Transcribe only the lines of the listing below from the one holding "Write the FreeCAD" through the one holding "from FreeCAD import Vector", inclusive, without any change.

*-*-*

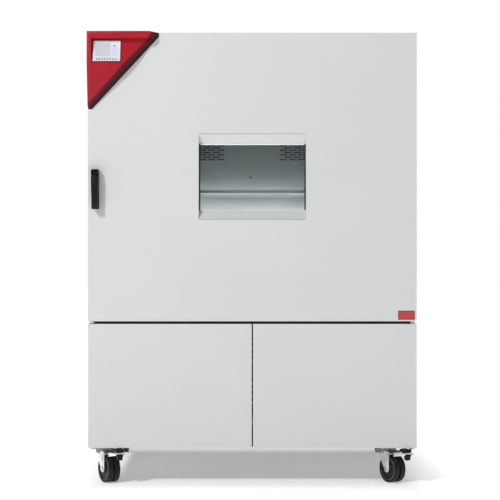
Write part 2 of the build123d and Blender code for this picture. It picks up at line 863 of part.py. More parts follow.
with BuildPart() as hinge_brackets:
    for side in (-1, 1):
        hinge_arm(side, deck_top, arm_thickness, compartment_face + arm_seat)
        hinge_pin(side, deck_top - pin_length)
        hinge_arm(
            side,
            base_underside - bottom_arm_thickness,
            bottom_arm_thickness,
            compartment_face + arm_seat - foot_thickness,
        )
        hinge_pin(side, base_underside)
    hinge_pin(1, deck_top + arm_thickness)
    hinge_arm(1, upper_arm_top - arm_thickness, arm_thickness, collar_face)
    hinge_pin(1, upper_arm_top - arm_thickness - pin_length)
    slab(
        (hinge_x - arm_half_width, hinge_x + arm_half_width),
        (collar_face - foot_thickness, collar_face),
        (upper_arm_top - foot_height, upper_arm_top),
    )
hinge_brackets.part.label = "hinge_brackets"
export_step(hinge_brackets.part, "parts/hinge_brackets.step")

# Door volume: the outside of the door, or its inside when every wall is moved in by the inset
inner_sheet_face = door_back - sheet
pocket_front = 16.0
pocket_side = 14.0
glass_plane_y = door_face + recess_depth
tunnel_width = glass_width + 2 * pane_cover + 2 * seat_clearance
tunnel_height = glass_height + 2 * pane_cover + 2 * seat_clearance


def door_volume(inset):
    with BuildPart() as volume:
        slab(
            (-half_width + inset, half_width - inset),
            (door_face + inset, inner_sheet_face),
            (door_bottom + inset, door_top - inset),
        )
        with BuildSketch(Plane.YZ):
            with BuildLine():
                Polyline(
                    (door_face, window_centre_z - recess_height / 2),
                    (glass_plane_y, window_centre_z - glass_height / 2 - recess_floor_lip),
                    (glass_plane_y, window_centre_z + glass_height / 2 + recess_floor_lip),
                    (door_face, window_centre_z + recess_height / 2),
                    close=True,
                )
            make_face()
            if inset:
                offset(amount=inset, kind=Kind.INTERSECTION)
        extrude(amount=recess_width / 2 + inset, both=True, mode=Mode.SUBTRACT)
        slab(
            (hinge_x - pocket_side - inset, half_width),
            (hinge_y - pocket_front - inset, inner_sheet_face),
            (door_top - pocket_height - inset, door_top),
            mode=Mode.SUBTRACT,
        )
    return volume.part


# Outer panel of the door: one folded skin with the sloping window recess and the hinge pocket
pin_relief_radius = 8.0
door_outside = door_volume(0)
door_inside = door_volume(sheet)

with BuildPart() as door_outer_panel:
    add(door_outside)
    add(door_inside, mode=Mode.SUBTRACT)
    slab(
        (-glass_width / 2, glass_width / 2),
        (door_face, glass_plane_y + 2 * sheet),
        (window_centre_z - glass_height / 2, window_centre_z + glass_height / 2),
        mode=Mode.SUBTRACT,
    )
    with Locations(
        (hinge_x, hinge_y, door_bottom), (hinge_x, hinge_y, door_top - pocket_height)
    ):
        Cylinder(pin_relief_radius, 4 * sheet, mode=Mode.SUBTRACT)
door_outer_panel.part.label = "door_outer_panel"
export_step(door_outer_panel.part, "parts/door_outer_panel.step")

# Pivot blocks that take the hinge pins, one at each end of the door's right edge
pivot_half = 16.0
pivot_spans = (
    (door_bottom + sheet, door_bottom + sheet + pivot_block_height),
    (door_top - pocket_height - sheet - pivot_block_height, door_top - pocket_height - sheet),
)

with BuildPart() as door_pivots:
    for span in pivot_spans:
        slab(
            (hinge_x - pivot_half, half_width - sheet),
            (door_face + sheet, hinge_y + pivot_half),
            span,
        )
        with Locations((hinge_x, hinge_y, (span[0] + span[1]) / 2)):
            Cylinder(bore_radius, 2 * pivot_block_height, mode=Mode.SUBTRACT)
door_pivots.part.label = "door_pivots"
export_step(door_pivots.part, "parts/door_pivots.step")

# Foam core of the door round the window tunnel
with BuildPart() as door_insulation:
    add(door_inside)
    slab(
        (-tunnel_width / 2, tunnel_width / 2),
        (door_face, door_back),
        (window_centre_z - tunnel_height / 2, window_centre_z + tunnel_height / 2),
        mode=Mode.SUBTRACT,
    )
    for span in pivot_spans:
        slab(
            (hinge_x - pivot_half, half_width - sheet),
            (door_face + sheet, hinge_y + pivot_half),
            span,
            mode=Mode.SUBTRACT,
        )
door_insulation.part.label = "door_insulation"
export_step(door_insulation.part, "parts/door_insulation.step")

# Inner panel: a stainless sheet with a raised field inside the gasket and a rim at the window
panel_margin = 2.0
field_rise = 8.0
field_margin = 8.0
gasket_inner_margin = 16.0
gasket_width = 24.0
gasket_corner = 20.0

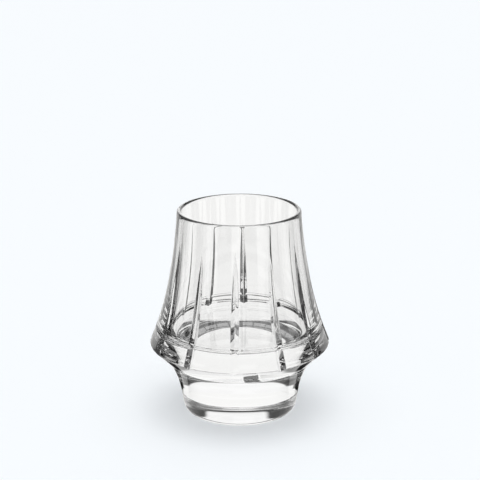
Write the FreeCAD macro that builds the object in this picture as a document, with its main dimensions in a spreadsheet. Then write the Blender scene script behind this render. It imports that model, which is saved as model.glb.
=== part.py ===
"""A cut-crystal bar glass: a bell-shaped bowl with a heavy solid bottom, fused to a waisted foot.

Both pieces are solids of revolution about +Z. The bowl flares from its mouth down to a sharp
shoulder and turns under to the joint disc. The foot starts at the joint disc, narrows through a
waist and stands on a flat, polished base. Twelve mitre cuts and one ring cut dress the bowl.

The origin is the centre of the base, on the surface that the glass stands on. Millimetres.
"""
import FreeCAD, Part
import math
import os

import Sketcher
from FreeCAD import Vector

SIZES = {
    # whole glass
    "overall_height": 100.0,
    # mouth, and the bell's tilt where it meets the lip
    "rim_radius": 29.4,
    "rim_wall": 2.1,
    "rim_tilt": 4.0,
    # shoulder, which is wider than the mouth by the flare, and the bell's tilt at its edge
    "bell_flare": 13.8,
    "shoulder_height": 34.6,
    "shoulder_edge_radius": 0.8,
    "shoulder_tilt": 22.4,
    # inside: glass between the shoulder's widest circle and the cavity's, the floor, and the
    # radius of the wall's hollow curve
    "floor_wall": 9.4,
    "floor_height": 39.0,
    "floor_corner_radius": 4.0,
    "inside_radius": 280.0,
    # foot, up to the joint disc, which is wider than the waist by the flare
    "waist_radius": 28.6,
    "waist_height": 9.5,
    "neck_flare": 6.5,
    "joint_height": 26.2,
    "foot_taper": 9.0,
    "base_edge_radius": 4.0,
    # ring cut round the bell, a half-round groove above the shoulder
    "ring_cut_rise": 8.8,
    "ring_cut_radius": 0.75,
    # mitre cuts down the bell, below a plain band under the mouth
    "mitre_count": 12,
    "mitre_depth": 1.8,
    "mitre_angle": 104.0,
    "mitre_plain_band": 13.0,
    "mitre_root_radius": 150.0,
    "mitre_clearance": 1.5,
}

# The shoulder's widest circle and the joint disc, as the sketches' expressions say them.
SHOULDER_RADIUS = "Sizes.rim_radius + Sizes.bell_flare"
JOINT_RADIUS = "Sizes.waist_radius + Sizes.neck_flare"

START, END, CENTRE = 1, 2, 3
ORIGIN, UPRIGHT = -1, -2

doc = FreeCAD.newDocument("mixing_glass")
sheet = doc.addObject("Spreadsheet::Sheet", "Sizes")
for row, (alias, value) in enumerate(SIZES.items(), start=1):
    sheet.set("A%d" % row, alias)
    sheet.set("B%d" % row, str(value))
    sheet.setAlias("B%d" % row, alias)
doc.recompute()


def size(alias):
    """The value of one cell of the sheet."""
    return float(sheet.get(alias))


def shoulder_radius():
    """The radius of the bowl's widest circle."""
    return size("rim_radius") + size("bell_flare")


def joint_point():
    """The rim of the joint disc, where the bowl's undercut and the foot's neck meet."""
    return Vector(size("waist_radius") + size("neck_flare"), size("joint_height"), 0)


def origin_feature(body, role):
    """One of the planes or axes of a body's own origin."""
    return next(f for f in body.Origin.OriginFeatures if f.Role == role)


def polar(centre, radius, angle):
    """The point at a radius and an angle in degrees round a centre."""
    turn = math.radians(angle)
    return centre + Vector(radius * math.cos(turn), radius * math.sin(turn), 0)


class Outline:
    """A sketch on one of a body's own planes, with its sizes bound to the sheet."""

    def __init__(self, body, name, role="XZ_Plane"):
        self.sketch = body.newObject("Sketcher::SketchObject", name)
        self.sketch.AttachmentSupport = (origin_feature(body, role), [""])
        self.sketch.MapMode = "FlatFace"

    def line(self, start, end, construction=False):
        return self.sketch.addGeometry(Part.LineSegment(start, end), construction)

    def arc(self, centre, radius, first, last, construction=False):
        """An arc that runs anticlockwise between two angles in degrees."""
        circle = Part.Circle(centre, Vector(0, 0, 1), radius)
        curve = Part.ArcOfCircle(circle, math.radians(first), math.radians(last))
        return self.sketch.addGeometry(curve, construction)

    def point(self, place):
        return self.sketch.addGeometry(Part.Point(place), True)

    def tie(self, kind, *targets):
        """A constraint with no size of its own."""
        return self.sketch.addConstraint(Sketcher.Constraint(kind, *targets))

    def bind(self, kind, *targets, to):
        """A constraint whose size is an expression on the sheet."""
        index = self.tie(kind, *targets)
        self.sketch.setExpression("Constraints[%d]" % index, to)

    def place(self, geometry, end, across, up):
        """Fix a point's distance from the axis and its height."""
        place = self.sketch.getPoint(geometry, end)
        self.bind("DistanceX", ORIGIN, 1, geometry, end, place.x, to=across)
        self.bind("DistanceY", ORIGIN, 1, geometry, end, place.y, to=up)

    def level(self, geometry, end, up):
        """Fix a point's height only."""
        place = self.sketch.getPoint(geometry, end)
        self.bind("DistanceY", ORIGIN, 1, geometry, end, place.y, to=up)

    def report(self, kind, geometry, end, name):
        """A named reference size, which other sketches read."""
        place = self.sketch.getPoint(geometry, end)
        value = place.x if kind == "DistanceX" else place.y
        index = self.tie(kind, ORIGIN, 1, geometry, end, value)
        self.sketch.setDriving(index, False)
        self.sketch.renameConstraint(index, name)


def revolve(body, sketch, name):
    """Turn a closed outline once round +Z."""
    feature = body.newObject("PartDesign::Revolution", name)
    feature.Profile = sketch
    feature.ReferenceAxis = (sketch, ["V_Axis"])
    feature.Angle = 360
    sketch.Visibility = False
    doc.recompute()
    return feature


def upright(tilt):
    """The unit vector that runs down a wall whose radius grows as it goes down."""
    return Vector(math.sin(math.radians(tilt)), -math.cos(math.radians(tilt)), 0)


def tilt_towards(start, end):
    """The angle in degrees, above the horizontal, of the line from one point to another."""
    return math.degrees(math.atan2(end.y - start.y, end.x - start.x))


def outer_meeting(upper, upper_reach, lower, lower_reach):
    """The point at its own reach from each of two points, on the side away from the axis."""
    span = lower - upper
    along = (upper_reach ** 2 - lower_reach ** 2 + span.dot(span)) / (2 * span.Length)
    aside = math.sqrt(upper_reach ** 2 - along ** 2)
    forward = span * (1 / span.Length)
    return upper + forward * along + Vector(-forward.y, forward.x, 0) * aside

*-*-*

• [Result of the task]
Write the FreeCAD macro that builds the object in this picture as a document, with its main dimensions in a spreadsheet. Then write the Blender scene script behind this render. It imports that model, which is saved as model.glb.
=== part.py ===
"""A cut-crystal bar glass: a bell-shaped bowl with a heavy solid bottom, fused to a waisted foot.

Both pieces are solids of revolution about +Z. The bowl flares from its mouth down to a sharp
shoulder and turns under to the joint disc. The foot starts at the joint disc, narrows through a
waist and stands on a flat, polished base. Twelve mitre cuts and one ring cut dress the bowl.

The origin is the centre of the base, on the surface that the glass stands on. Millimetres.
"""
import FreeCAD, Part
import math
import os

import Sketcher
from FreeCAD import Vector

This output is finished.